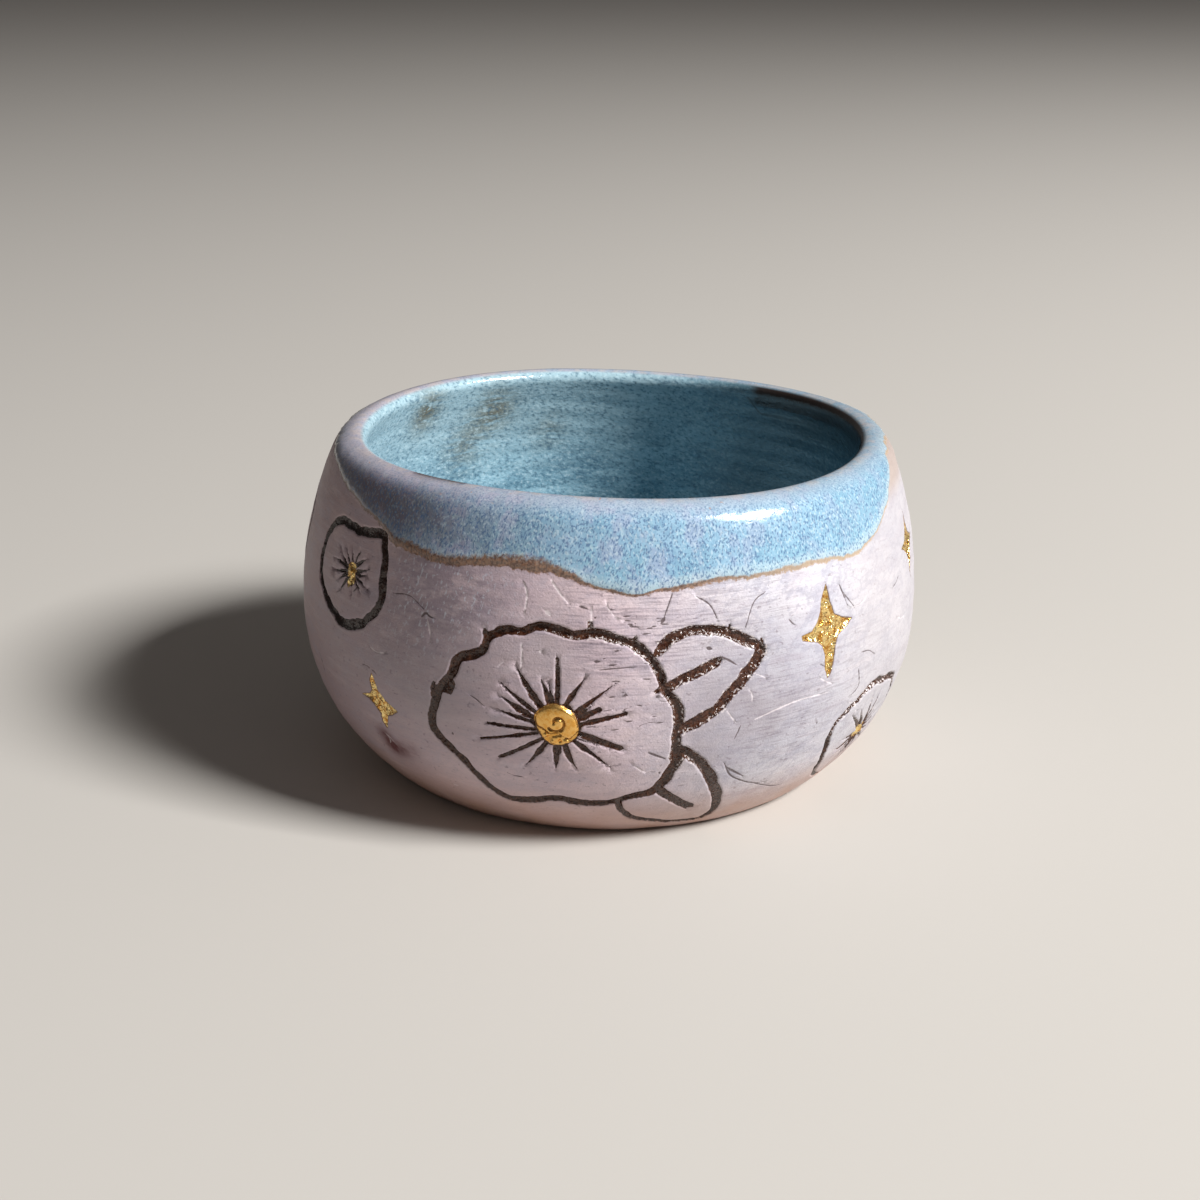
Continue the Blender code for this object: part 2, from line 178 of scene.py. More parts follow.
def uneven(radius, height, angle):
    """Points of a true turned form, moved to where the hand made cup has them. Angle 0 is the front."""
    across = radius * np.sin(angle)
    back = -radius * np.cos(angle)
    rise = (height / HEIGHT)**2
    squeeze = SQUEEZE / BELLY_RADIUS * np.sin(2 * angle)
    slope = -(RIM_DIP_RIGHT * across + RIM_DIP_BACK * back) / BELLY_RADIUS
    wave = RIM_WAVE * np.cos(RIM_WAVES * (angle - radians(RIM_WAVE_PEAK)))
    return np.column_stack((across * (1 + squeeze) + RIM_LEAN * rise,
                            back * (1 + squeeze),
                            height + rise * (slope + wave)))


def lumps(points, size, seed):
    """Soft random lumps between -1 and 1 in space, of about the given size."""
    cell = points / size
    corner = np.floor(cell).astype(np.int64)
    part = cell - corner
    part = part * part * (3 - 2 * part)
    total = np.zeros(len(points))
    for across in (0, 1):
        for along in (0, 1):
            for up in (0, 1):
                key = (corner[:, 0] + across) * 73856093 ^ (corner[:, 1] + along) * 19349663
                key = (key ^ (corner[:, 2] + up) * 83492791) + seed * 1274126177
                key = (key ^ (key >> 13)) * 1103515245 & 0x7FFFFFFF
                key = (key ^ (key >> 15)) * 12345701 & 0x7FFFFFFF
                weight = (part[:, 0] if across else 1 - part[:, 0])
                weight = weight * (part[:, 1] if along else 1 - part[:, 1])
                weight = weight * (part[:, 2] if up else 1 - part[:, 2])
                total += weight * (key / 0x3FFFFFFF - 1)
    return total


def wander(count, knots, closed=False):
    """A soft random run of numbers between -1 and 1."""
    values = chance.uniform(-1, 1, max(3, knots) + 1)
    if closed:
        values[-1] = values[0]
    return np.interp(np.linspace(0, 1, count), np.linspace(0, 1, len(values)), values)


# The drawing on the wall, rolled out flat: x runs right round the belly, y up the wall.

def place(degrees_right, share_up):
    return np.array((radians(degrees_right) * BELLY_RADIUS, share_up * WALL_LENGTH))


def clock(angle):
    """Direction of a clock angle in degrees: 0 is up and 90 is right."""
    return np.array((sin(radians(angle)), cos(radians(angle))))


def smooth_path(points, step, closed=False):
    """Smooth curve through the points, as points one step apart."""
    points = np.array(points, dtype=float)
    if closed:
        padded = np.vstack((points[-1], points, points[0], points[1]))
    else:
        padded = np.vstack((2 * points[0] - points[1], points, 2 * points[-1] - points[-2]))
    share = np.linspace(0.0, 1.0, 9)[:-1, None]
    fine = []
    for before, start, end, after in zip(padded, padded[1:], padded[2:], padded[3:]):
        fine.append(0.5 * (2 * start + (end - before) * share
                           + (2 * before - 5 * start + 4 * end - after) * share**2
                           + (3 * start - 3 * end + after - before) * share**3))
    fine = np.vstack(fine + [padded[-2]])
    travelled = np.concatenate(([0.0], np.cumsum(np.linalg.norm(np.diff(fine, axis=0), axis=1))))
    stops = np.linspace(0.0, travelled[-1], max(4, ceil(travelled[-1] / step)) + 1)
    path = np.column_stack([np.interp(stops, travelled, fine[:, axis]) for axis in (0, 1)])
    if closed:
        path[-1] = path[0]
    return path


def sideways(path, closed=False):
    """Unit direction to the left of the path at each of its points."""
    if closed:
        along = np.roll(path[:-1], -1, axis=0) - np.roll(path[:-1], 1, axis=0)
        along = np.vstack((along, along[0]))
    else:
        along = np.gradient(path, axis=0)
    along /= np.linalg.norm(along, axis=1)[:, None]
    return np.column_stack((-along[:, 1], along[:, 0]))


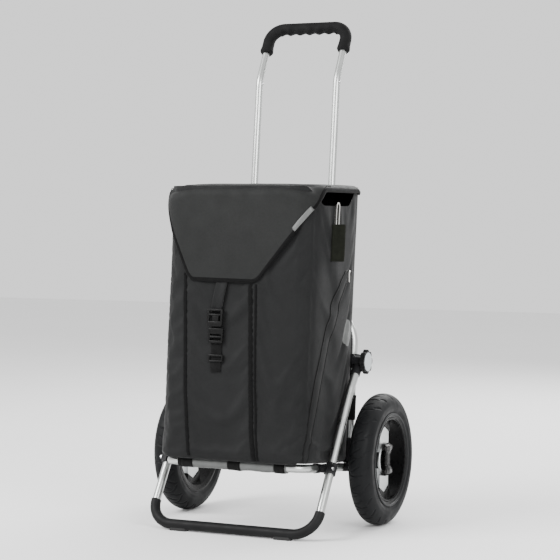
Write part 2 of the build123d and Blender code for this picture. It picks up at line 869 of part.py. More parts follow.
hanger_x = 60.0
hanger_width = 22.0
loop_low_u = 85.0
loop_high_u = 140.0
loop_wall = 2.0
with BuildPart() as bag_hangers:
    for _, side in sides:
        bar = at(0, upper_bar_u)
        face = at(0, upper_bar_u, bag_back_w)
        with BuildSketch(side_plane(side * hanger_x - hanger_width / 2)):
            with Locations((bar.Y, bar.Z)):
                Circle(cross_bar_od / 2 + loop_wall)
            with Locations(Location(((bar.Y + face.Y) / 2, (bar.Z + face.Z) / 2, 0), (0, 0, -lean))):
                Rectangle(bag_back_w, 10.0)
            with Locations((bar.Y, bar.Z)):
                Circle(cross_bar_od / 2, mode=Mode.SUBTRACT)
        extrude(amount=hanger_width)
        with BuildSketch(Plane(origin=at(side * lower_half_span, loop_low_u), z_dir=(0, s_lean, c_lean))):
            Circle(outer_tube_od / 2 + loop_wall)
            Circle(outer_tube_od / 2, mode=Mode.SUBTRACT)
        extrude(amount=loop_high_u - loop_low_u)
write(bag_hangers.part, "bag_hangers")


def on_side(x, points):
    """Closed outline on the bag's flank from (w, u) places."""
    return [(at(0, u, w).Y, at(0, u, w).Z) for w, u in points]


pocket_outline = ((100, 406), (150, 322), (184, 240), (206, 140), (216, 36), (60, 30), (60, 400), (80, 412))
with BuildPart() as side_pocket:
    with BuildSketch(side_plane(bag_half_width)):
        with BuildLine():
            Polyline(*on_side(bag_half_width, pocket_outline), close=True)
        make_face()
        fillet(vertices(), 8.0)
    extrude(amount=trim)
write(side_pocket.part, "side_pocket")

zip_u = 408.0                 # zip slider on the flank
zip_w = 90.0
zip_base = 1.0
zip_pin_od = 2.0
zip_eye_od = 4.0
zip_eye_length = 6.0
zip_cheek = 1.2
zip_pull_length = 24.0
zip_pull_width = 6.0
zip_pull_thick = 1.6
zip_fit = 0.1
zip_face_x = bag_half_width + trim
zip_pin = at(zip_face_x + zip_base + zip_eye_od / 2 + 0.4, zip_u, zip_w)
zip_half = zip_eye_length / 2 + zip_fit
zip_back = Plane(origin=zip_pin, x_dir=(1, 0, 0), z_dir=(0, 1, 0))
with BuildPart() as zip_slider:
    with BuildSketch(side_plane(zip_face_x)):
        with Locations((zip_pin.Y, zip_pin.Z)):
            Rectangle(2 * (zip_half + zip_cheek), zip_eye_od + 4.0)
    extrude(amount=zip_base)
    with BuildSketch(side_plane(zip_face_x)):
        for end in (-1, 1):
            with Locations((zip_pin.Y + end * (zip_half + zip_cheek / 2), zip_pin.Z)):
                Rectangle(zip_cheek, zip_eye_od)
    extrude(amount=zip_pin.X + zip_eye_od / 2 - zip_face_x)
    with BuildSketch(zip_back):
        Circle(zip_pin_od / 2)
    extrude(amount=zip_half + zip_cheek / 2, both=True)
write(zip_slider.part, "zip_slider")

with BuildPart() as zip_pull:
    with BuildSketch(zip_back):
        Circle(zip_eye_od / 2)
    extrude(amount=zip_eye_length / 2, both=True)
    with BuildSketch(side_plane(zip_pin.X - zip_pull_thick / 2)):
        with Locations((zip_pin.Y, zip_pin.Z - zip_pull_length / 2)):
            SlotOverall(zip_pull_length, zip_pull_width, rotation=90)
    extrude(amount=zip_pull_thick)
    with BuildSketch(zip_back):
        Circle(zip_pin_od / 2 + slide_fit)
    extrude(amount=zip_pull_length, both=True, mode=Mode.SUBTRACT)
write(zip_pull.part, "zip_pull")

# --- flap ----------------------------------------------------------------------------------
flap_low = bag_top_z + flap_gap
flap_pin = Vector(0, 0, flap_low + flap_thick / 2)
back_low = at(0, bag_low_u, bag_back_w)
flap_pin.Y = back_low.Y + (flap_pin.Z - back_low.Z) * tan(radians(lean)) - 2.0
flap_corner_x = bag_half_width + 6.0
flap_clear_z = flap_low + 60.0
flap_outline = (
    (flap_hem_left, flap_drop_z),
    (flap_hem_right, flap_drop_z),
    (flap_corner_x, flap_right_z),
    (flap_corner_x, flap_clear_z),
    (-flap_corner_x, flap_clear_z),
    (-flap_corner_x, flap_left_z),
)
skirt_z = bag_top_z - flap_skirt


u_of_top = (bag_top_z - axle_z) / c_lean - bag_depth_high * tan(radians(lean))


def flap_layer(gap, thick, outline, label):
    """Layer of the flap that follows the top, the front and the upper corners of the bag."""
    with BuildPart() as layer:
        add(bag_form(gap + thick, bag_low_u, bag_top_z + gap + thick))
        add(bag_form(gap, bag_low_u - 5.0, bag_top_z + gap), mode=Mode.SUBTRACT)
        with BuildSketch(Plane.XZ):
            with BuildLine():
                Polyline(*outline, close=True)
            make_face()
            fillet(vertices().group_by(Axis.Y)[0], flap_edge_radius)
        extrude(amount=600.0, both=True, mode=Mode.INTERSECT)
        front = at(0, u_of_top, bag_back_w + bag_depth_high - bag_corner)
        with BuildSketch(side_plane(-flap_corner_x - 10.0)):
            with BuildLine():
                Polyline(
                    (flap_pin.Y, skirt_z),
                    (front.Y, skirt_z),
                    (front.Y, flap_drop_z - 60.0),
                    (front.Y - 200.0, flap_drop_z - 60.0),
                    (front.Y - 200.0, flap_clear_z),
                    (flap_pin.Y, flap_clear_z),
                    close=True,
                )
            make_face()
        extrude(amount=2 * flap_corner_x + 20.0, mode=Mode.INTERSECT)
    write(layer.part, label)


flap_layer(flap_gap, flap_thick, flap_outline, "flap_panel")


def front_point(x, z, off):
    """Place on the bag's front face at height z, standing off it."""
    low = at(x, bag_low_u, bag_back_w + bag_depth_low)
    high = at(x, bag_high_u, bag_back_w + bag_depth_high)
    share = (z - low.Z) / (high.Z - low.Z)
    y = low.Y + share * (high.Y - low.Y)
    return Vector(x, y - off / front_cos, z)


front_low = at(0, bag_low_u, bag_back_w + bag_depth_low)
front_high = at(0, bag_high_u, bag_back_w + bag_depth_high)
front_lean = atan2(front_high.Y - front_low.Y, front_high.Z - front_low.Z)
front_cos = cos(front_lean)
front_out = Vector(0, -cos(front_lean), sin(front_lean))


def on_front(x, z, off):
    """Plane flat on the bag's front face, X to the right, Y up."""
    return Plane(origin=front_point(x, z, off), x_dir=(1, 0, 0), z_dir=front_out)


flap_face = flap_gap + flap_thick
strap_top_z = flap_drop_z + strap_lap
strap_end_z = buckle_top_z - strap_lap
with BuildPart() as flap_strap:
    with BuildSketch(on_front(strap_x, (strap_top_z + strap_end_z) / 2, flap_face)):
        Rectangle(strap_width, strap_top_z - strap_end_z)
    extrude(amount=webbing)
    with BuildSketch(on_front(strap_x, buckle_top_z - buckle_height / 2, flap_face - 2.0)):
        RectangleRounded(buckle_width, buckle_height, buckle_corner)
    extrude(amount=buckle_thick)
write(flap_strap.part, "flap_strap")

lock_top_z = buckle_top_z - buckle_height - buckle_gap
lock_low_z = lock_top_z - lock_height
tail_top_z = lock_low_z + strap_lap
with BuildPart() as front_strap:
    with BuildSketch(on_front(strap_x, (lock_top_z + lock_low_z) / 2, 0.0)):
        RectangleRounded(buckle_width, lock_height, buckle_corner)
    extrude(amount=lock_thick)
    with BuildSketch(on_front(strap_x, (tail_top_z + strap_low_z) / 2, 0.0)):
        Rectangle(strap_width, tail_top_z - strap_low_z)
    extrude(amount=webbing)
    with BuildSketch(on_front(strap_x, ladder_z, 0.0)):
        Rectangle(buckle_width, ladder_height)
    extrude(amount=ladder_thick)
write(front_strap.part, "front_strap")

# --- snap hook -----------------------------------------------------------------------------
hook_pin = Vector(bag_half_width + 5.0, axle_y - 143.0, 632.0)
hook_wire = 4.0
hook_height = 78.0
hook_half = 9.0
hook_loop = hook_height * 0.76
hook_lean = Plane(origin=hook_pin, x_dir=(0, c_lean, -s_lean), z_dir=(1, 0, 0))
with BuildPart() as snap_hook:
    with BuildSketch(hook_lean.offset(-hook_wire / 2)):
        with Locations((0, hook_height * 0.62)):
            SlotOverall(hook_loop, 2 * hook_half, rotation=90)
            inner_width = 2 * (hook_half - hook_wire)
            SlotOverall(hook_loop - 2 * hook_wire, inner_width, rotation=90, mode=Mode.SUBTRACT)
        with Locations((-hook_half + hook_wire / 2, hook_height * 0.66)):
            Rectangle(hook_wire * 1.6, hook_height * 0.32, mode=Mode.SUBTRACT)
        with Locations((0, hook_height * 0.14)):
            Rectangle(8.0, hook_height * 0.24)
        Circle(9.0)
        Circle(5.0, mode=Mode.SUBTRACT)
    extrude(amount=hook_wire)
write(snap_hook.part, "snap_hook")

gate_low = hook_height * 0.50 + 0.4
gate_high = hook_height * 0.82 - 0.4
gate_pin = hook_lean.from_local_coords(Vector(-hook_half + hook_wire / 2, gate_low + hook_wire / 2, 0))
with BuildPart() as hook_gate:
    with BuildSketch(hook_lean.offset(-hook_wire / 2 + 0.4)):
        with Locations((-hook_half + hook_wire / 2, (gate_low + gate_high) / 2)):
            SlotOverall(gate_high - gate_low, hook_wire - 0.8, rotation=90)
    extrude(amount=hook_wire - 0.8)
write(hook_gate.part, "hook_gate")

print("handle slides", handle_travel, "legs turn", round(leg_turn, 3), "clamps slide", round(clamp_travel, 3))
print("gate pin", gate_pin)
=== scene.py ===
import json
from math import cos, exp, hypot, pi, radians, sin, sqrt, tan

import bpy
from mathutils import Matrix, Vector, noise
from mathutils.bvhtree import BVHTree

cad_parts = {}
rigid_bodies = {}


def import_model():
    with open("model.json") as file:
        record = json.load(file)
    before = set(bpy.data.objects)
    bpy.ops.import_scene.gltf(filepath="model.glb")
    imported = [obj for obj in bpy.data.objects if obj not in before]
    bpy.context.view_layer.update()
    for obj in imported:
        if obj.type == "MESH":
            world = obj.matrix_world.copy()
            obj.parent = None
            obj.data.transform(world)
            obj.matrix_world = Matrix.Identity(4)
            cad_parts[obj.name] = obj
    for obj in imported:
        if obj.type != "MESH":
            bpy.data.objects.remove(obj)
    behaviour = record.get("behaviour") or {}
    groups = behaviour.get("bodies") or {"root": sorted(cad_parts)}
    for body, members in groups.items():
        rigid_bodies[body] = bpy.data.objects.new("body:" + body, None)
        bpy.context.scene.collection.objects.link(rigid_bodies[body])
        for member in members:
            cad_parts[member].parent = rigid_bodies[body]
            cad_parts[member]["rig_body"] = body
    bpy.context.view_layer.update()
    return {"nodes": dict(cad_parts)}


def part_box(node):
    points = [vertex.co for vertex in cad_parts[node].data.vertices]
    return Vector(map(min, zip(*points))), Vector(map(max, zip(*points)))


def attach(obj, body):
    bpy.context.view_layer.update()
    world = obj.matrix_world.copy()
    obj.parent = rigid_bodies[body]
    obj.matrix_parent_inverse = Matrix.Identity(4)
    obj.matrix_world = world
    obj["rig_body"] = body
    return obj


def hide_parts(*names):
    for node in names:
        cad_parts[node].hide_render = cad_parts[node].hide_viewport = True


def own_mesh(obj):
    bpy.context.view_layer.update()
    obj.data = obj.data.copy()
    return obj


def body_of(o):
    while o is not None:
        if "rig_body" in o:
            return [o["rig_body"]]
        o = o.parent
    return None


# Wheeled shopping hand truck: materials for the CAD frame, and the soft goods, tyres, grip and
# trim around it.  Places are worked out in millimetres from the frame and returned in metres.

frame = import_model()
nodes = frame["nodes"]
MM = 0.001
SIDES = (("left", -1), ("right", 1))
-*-
Taking the records above, retype every line from the one with "gate_low = hook_height * 0.50 + 0.4" down to the one with "obj.parent = None", exactly and with nothing else.

WRITTEN RESPONSE:
gate_low = hook_height * 0.50 + 0.4
gate_high = hook_height * 0.82 - 0.4
gate_pin = hook_lean.from_local_coords(Vector(-hook_half + hook_wire / 2, gate_low + hook_wire / 2, 0))
with BuildPart() as hook_gate:
    with BuildSketch(hook_lean.offset(-hook_wire / 2 + 0.4)):
        with Locations((-hook_half + hook_wire / 2, (gate_low + gate_high) / 2)):
            SlotOverall(gate_high - gate_low, hook_wire - 0.8, rotation=90)
    extrude(amount=hook_wire - 0.8)
write(hook_gate.part, "hook_gate")

print("handle slides", handle_travel, "legs turn", round(leg_turn, 3), "clamps slide", round(clamp_travel, 3))
print("gate pin", gate_pin)
=== scene.py ===
import json
from math import cos, exp, hypot, pi, radians, sin, sqrt, tan

import bpy
from mathutils import Matrix, Vector, noise
from mathutils.bvhtree import BVHTree

cad_parts = {}
rigid_bodies = {}


def import_model():
    with open("model.json") as file:
        record = json.load(file)
    before = set(bpy.data.objects)
    bpy.ops.import_scene.gltf(filepath="model.glb")
    imported = [obj for obj in bpy.data.objects if obj not in before]
    bpy.context.view_layer.update()
    for obj in imported:
        if obj.type == "MESH":
            world = obj.matrix_world.copy()
            obj.parent = None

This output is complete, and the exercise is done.